Holy Cow!  $203.00!!  Man...getting bent on that one.....


----------



## Buck Nasty (Apr 8, 2011)

Bucky T said:


> Holy Cow!  $203.00!!  Man...getting bent on that one.....



Well he was 20 mph over the posted limit......thats usually a pretty expensive ticket.


----------



## Jranger (Apr 8, 2011)

Bucky T said:


> Holy Cow!  $203.00!!  Man...getting bent on that one.....



That's not bad...Be glad you weren't ticketed in Cobb county...


----------



## Bucky T (Apr 8, 2011)

Guess it's been a while since I've been caught going 20 over the limit.

Got nabbed in Comer, Ga a few years back going 56 in a 35...

$110.00

I can see the fine being that high in a work zone or a school zone, but being in very light traffic in none of the above seems pretty steep to me.......


----------



## rjcruiser (Apr 8, 2011)

Yup..if the cop was being nice, he would've droped it to 54 in a 35.  That 20 over will jack it up.

My wife just got pulled over in Oxford...I believe he put 53 or 54 in a 35.  $103 fine.


----------



## Twenty five ought six (Apr 8, 2011)

rjcruiser said:


> Yup..if the cop was being nice, he would've droped it to 54 in a 35.  That 20 over will jack it up.
> 
> My wife just got pulled over in Oxford...I believe he put 53 or 54 in a 35.  $103 fine.




Cop may have already been nice.

21 over would be super speeder.


----------



## Buck Nasty (Apr 8, 2011)

rjcruiser said:


> Yup..if the cop was being nice, he would've droped it to 54 in a 35.  That 20 over will jack it up.
> 
> My wife just got pulled over in Oxford...I believe he put 53 or 54 in a 35.  $103 fine.



Come on....everyone knows the places where Barney Fife hides in Oxford...... Next to the attorney's office, in the church parking lot, by the post office, and sometimes by the cemetery.


----------



## rjcruiser (Apr 8, 2011)

Buck Nasty said:


> Come on....everyone knows the places where Barney Fife hides in Oxford...... Next to the attorney's office, in the church parking lot, by the post office, and sometimes by the cemetery.



Don't get me started.  She was picking my daughter up from school coming sb on 81.  It was by the cemetery.  She drives that route every day...she knows better....but I didn't tell her that   Just a lack of concentration and she got nailed.  It happens.

At least he didn't bother her about the dark tint.  I thought for sure she'd probably have gotten something for that.


----------



## merc123 (Apr 9, 2011)

Twenty five ought six said:


> Cop may have already been nice.
> 
> 21 over would be super speeder.



You sure?  I thought it was anywhere 85+ and 75 on a two lane highway.  

You could do 55 in a 25 MPH zone and not be a super speeder...reckless driving...but not super speeder.


----------



## butshot (Apr 9, 2011)

merc123 said:


> You sure?  I thought it was anywhere 85+ and 75 on a two lane highway.
> 
> You could do 55 in a 25 MPH zone and not be a super speeder...reckless driving...but not super speeder.



Absolutely right.

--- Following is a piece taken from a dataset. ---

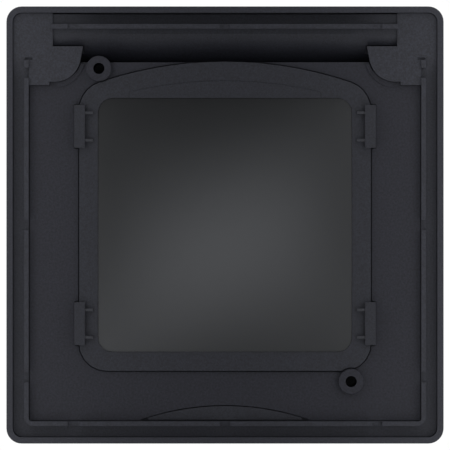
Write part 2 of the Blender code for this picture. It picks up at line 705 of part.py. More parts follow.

Super speeder is 85 and over on Expressway and 75 on 2 lane .


----------



## Twenty five ought six (Apr 9, 2011)

merc123 said:


> You sure?  I thought it was anywhere 85+ and 75 on a two lane highway.
> 
> You could do 55 in a 25 MPH zone and not be a super speeder...reckless driving...but not super speeder.





butshot said:


> Absolutely right. Super speeder is 85 and over on Expressway and 75 on 2 lane .




O,K.

I don't drive that fast, so for once I didn't actually look it up.


----------



## huntin1 (Apr 9, 2011)

WOW! Here in ND 55 mph in a 35 zone is $25. And our Municipal court does not access court fees on most traffic violations.


huntin1


----------



## merc123 (Apr 9, 2011)

I got a 78 in a 55 in Hall County.  I think it was $185 or so.


----------



## JHannah92 (Apr 11, 2011)

I got a 77 in a 55 in Butler (taylor co.) a few years back, only $98.


----------



## stasher1 (Apr 12, 2011)

I got popped for doing 74 in a 55 while I was in Benton, KY over the summer. It was entirely my fault, though. I had borrowed my brother-in-law's Infiniti, and it's just so much smoother than my Suburban that I wasn't paying attention to how fast I was going.

Cop was nice enough to write it up as 70 in a 55, but it still cost me $173.


----------